**DIRECTIONS**.
Below you will find a set of lines. Repeat them all exactly.

**COLLECTED DATA**.

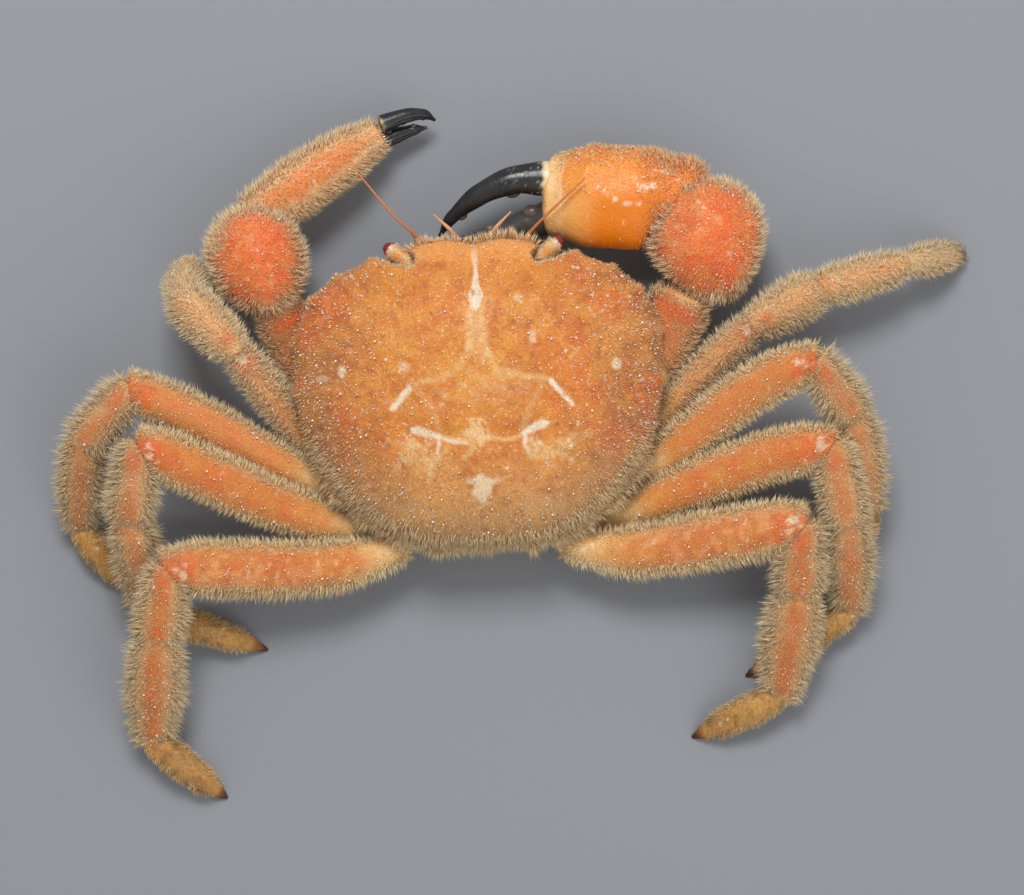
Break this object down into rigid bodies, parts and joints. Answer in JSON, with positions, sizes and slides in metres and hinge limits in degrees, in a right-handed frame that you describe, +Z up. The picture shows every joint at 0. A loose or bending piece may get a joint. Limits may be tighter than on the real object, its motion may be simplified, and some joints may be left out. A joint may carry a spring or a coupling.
{
  "type": "crab model",
  "caption": "Still life-size model of a hairy deep-water crab resting on its belly, with a domed orange carapace, folded bristly legs and unequal black-fingered claws.",
  "frame": {"origin": "middle of the flat under the folded tail, at floor level", "axes": "-Y towards the front of the crab, +X to its left, +Z up"},
  "size_m": [0.1264, 0.0935, 0.0208],
  "materials": {
    "shell_orange": "mottled, finely granular orange shell with a short brown-tan pile",
    "leg_orange": "orange-red pile between tan bristly margins",
    "claw_orange": "orange shell, smooth inside the larger hand, bristly elsewhere",
    "underside_cream": "smooth cream shell",
    "foot_yellow": "ochre with dark brown horny tip",
    "finger_black": "smooth glossy black",
    "eye_red": "glossy crimson cornea on a pale stalk",
    "feeler_pink": "satin orange-pink"
  },
  "bodies": {
    "root": {"carapace": "shell_orange", "underside": "underside_cream", "abdomen": "underside_cream", "mouthpart_left": "underside_cream", "mouthpart_right": "underside_cream", "eye_left": "eye_red", "eye_right": "eye_red", "antenna_left": "feeler_pink", "antenna_right": "feeler_pink", "antennule_left": "feeler_pink", "antennule_right": "feeler_pink", "claw_left_arm": "claw_orange", "claw_left_wrist": "claw_orange", "claw_left_hand": "claw_orange", "claw_right_arm": "claw_orange", "claw_right_wrist": "claw_orange", "claw_right_hand": "claw_orange", "claw_left_finger": "finger_black", "claw_right_finger": "finger_black", "leg2_left_merus": "leg_orange", "leg2_left_carpus": "leg_orange", "leg2_left_propodus": "leg_orange", "leg2_right_merus": "leg_orange", "leg2_right_carpus": "leg_orange", "leg2_right_propodus": "leg_orange", "leg3_left_merus": "leg_orange", "leg3_left_carpus": "leg_orange", "leg3_left_propodus": "leg_orange", "leg3_right_merus": "leg_orange", "leg3_right_carpus": "leg_orange", "leg3_right_propodus": "leg_orange", "leg4_left_merus": "leg_orange", "leg4_left_carpus": "leg_orange", "leg4_left_propodus": "leg_orange", "leg4_right_merus": "leg_orange", "leg4_right_carpus": "leg_orange", "leg4_right_propodus": "leg_orange", "leg5_left_merus": "leg_orange", "leg5_left_carpus": "leg_orange", "leg5_left_propodus": "leg_orange", "leg5_right_merus": "leg_orange", "leg5_right_carpus": "leg_orange", "leg5_right_propodus": "leg_orange", "leg2_left_dactylus": "foot_yellow", "leg2_right_dactylus": "foot_yellow", "leg3_left_dactylus": "foot_yellow", "leg3_right_dactylus": "foot_yellow", "leg4_left_dactylus": "foot_yellow", "leg4_right_dactylus": "foot_yellow", "leg5_left_dactylus": "foot_yellow", "leg5_right_dactylus": "foot_yellow"}
  },
  "joints": []
}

**OUTPUT**.
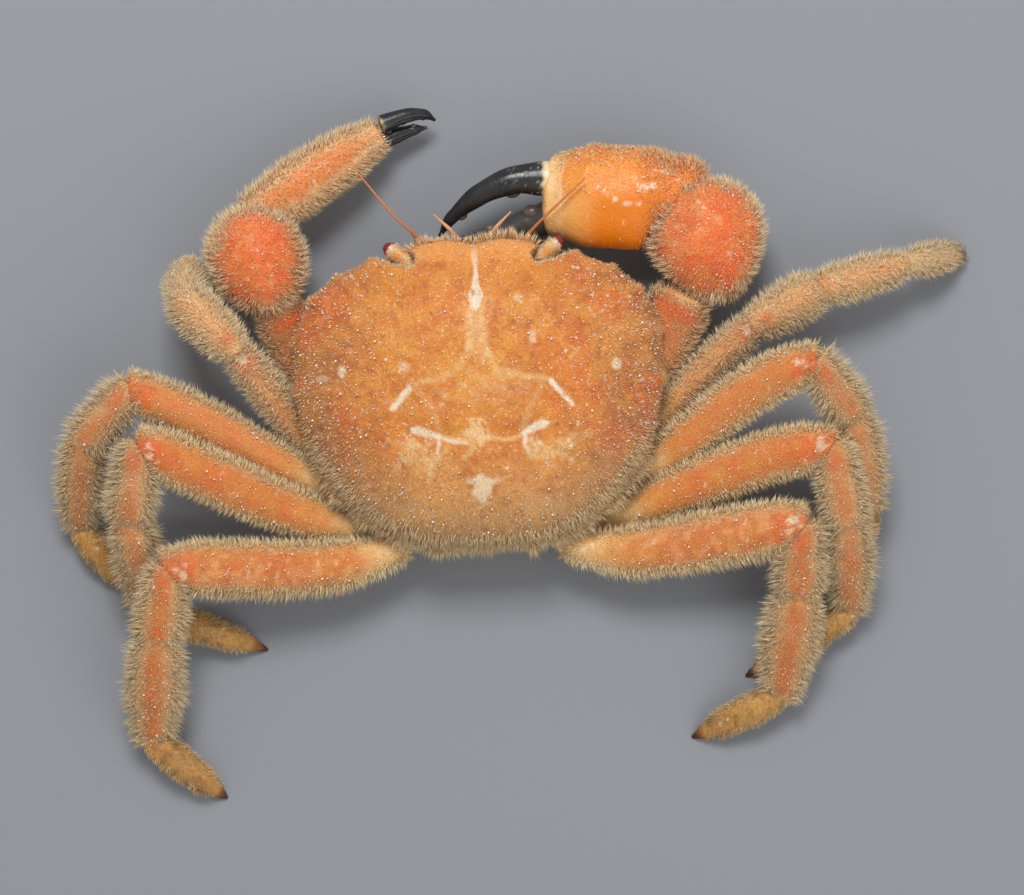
Break this object down into rigid bodies, parts and joints. Answer in JSON, with positions, sizes and slides in metres and hinge limits in degrees, in a right-handed frame that you describe, +Z up. The picture shows every joint at 0. A loose or bending piece may get a joint. Limits may be tighter than on the real object, its motion may be simplified, and some joints may be left out. A joint may carry a spring or a coupling.
{
  "type": "crab model",
  "caption": "Still life-size model of a hairy deep-water crab resting on its belly, with a domed orange carapace, folded bristly legs and unequal black-fingered claws.",
  "frame": {"origin": "middle of the flat under the folded tail, at floor level", "axes": "-Y towards the front of the crab, +X to its left, +Z up"},
  "size_m": [0.1264, 0.0935, 0.0208],
  "materials": {
    "shell_orange": "mottled, finely granular orange shell with a short brown-tan pile",
    "leg_orange": "orange-red pile between tan bristly margins",
    "claw_orange": "orange shell, smooth inside the larger hand, bristly elsewhere",
    "underside_cream": "smooth cream shell",
    "foot_yellow": "ochre with dark brown horny tip",
    "finger_black": "smooth glossy black",
    "eye_red": "glossy crimson cornea on a pale stalk",
    "feeler_pink": "satin orange-pink"
  },
  "bodies": {
    "root": {"carapace": "shell_orange", "underside": "underside_cream", "abdomen": "underside_cream", "mouthpart_left": "underside_cream", "mouthpart_right": "underside_cream", "eye_left": "eye_red", "eye_right": "eye_red", "antenna_left": "feeler_pink", "antenna_right": "feeler_pink", "antennule_left": "feeler_pink", "antennule_right": "feeler_pink", "claw_left_arm": "claw_orange", "claw_left_wrist": "claw_orange", "claw_left_hand": "claw_orange", "claw_right_arm": "claw_orange", "claw_right_wrist": "claw_orange", "claw_right_hand": "claw_orange", "claw_left_finger": "finger_black", "claw_right_finger": "finger_black", "leg2_left_merus": "leg_orange", "leg2_left_carpus": "leg_orange", "leg2_left_propodus": "leg_orange", "leg2_right_merus": "leg_orange", "leg2_right_carpus": "leg_orange", "leg2_right_propodus": "leg_orange", "leg3_left_merus": "leg_orange", "leg3_left_carpus": "leg_orange", "leg3_left_propodus": "leg_orange", "leg3_right_merus": "leg_orange", "leg3_right_carpus": "leg_orange", "leg3_right_propodus": "leg_orange", "leg4_left_merus": "leg_orange", "leg4_left_carpus": "leg_orange", "leg4_left_propodus": "leg_orange", "leg4_right_merus": "leg_orange", "leg4_right_carpus": "leg_orange", "leg4_right_propodus": "leg_orange", "leg5_left_merus": "leg_orange", "leg5_left_carpus": "leg_orange", "leg5_left_propodus": "leg_orange", "leg5_right_merus": "leg_orange", "leg5_right_carpus": "leg_orange", "leg5_right_propodus": "leg_orange", "leg2_left_dactylus": "foot_yellow", "leg2_right_dactylus": "foot_yellow", "leg3_left_dactylus": "foot_yellow", "leg3_right_dactylus": "foot_yellow", "leg4_left_dactylus": "foot_yellow", "leg4_right_dactylus": "foot_yellow", "leg5_left_dactylus": "foot_yellow", "leg5_right_dactylus": "foot_yellow"}
  },
  "joints": []
}